Trust me, this works. You'll see the Mediapartners bot come visiting the page each time you set the query parameter to a different value. Much easier than splitting things....
Eric
Firstly, it makes Google look good, not me. At my expense. Secondly, I choose my charities carefully. I'm offended by the Red Cross, who gets a lot of PSAs. The CEO makes $400k+/yr in salary and they have perverted the initial concept they were built on. They were never supposed to sell blood. Now they do. Calling themselves a charity is itself a charity. When you need to raise millions just to pay the upper echelons of management their salary, you are no longer a charity in my book. You are a sophisticated corporation.
I don't want to detract from the conversation or start one about charities...and I don't care if people agree with me or not, but I just don't want you to think that I'm being this uncaring insensitive person.
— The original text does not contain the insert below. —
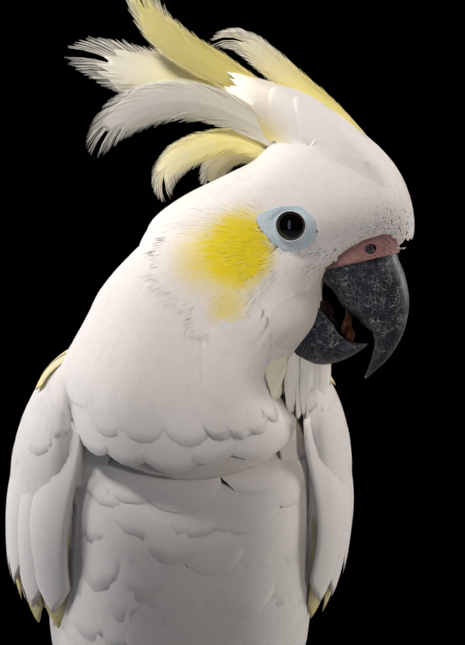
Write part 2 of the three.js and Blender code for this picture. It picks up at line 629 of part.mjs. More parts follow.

I actually have done a fair bit of research into charities and know people running some and have volunteered at a big one and seen it from the inside. It ain't pretty at all. It was rather disheartening in fact.
I do understand where you're coming from...hopefully now you know a little where my beliefs are. It is a deeper topic though. The smaller charities have to go through a lot of trouble to satisfy government requirements and by itself makes it hard for small caring groups to start one.
Whether I'm right or wrong, why should Google make the decision for me.
I suspect a lot of people hate them, they're just scared to say it out loud because it will make them look like bad guys.
Good tip on incremental changes, I should've thought of that as I've seen PSA pop up on "blah.html?page=2" when there was 20 other pages showing ads.
However, you still need multiple pages when you get to the point you need to chop the page up into 3 or 4 (oe more) segments when you're stuck, unless you want to wait on the mediabot to validate 1 chunk removed at a time.
I'm a bit impatient for that ;)
I'd imagine they did this because there's around 100 different wreck histories on the site and it's been live for the last 5 years i.e. they could see it was an established site with a readership that would be interested in scuba related Google ads.
I find this much easier to keep track of changes, and remembering what is different as I am making each of the ten or so pages - much easier to do than if I was saving, uploading and checking, then making another minor change, saving, uploading and checking.